→ Source excerpt
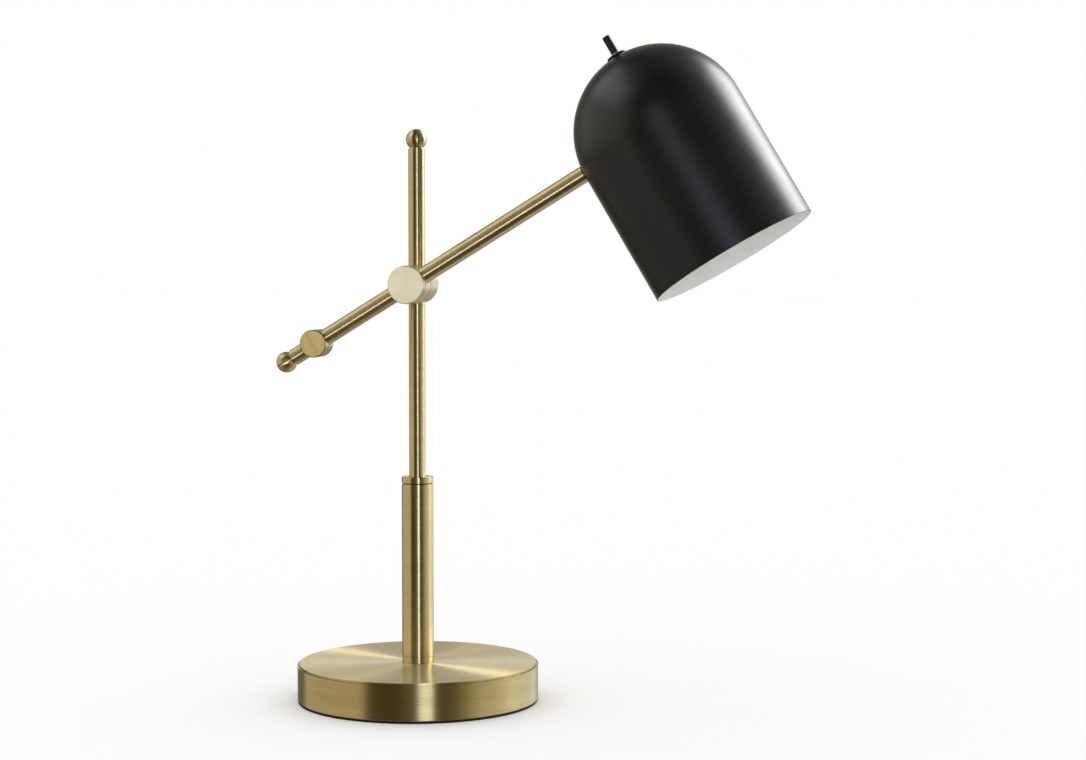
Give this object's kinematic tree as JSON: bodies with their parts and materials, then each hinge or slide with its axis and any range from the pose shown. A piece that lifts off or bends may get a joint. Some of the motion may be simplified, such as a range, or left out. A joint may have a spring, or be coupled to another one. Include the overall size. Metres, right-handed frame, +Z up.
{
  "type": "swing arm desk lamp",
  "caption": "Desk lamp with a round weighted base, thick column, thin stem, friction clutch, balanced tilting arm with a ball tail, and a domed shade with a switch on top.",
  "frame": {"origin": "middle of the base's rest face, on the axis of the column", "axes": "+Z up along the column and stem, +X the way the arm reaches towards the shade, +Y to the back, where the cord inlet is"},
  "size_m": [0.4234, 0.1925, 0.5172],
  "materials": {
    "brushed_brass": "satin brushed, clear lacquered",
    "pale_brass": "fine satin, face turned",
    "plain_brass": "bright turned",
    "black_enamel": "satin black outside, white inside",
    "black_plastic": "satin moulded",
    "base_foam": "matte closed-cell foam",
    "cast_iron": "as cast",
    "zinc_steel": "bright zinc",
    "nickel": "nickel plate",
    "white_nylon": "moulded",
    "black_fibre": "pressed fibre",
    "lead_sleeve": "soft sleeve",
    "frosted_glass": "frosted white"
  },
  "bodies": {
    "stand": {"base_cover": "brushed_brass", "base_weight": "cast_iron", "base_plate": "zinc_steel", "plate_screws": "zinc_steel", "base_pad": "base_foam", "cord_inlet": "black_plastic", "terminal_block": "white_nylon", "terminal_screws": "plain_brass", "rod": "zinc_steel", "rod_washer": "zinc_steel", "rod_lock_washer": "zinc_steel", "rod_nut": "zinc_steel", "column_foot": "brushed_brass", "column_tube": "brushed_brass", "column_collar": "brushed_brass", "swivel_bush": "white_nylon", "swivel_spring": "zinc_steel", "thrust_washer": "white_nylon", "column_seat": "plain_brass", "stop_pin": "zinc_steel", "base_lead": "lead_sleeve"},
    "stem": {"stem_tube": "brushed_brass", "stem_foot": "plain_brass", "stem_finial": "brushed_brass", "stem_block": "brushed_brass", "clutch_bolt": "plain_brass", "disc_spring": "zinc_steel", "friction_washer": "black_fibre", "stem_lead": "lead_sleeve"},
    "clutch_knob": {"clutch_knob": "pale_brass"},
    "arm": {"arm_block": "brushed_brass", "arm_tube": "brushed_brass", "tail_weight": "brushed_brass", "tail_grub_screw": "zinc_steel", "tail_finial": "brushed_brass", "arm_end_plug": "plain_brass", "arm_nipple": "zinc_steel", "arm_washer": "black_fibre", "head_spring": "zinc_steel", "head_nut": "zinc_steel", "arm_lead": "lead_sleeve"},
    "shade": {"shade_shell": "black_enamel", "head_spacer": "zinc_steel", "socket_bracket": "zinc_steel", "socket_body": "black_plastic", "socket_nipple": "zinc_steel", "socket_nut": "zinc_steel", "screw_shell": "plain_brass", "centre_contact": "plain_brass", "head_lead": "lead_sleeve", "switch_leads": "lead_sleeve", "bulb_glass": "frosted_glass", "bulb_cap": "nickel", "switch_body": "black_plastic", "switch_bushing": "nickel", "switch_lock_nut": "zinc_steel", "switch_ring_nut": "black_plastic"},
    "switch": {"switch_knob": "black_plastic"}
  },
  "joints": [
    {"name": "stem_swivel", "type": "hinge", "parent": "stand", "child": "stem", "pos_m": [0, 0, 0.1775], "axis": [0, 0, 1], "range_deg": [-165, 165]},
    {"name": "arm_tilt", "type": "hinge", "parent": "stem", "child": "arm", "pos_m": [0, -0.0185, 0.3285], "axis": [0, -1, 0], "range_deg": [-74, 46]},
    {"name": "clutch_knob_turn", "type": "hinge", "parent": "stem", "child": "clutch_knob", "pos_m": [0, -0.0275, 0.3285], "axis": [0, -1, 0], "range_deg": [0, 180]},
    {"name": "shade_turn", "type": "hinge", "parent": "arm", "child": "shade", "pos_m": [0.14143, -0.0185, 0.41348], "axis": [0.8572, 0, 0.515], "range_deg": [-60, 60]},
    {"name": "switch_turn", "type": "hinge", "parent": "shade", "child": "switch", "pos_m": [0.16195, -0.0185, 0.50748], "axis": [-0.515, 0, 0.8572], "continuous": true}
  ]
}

→ Set problem
Restate every line of the data word for word.

→ Exercise response
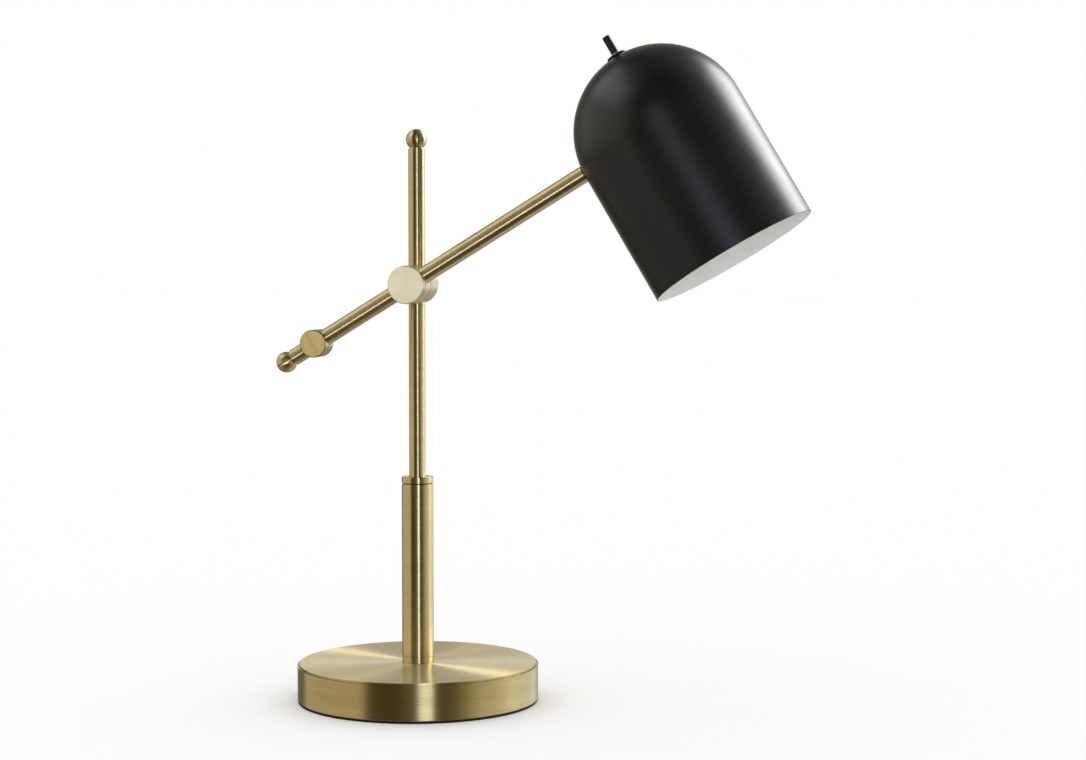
Give this object's kinematic tree as JSON: bodies with their parts and materials, then each hinge or slide with its axis and any range from the pose shown. A piece that lifts off or bends may get a joint. Some of the motion may be simplified, such as a range, or left out. A joint may have a spring, or be coupled to another one. Include the overall size. Metres, right-handed frame, +Z up.
{
  "type": "swing arm desk lamp",
  "caption": "Desk lamp with a round weighted base, thick column, thin stem, friction clutch, balanced tilting arm with a ball tail, and a domed shade with a switch on top.",
  "frame": {"origin": "middle of the base's rest face, on the axis of the column", "axes": "+Z up along the column and stem, +X the way the arm reaches towards the shade, +Y to the back, where the cord inlet is"},
  "size_m": [0.4234, 0.1925, 0.5172],
  "materials": {
    "brushed_brass": "satin brushed, clear lacquered",
    "pale_brass": "fine satin, face turned",
    "plain_brass": "bright turned",
    "black_enamel": "satin black outside, white inside",
    "black_plastic": "satin moulded",
    "base_foam": "matte closed-cell foam",
    "cast_iron": "as cast",
    "zinc_steel": "bright zinc",
    "nickel": "nickel plate",
    "white_nylon": "moulded",
    "black_fibre": "pressed fibre",
    "lead_sleeve": "soft sleeve",
    "frosted_glass": "frosted white"
  },
  "bodies": {
    "stand": {"base_cover": "brushed_brass", "base_weight": "cast_iron", "base_plate": "zinc_steel", "plate_screws": "zinc_steel", "base_pad": "base_foam", "cord_inlet": "black_plastic", "terminal_block": "white_nylon", "terminal_screws": "plain_brass", "rod": "zinc_steel", "rod_washer": "zinc_steel", "rod_lock_washer": "zinc_steel", "rod_nut": "zinc_steel", "column_foot": "brushed_brass", "column_tube": "brushed_brass", "column_collar": "brushed_brass", "swivel_bush": "white_nylon", "swivel_spring": "zinc_steel", "thrust_washer": "white_nylon", "column_seat": "plain_brass", "stop_pin": "zinc_steel", "base_lead": "lead_sleeve"},
    "stem": {"stem_tube": "brushed_brass", "stem_foot": "plain_brass", "stem_finial": "brushed_brass", "stem_block": "brushed_brass", "clutch_bolt": "plain_brass", "disc_spring": "zinc_steel", "friction_washer": "black_fibre", "stem_lead": "lead_sleeve"},
    "clutch_knob": {"clutch_knob": "pale_brass"},
    "arm": {"arm_block": "brushed_brass", "arm_tube": "brushed_brass", "tail_weight": "brushed_brass", "tail_grub_screw": "zinc_steel", "tail_finial": "brushed_brass", "arm_end_plug": "plain_brass", "arm_nipple": "zinc_steel", "arm_washer": "black_fibre", "head_spring": "zinc_steel", "head_nut": "zinc_steel", "arm_lead": "lead_sleeve"},
    "shade": {"shade_shell": "black_enamel", "head_spacer": "zinc_steel", "socket_bracket": "zinc_steel", "socket_body": "black_plastic", "socket_nipple": "zinc_steel", "socket_nut": "zinc_steel", "screw_shell": "plain_brass", "centre_contact": "plain_brass", "head_lead": "lead_sleeve", "switch_leads": "lead_sleeve", "bulb_glass": "frosted_glass", "bulb_cap": "nickel", "switch_body": "black_plastic", "switch_bushing": "nickel", "switch_lock_nut": "zinc_steel", "switch_ring_nut": "black_plastic"},
    "switch": {"switch_knob": "black_plastic"}
  },
  "joints": [
    {"name": "stem_swivel", "type": "hinge", "parent": "stand", "child": "stem", "pos_m": [0, 0, 0.1775], "axis": [0, 0, 1], "range_deg": [-165, 165]},
    {"name": "arm_tilt", "type": "hinge", "parent": "stem", "child": "arm", "pos_m": [0, -0.0185, 0.3285], "axis": [0, -1, 0], "range_deg": [-74, 46]},
    {"name": "clutch_knob_turn", "type": "hinge", "parent": "stem", "child": "clutch_knob", "pos_m": [0, -0.0275, 0.3285], "axis": [0, -1, 0], "range_deg": [0, 180]},
    {"name": "shade_turn", "type": "hinge", "parent": "arm", "child": "shade", "pos_m": [0.14143, -0.0185, 0.41348], "axis": [0.8572, 0, 0.515], "range_deg": [-60, 60]},
    {"name": "switch_turn", "type": "hinge", "parent": "shade", "child": "switch", "pos_m": [0.16195, -0.0185, 0.50748], "axis": [-0.515, 0, 0.8572], "continuous": true}
  ]
}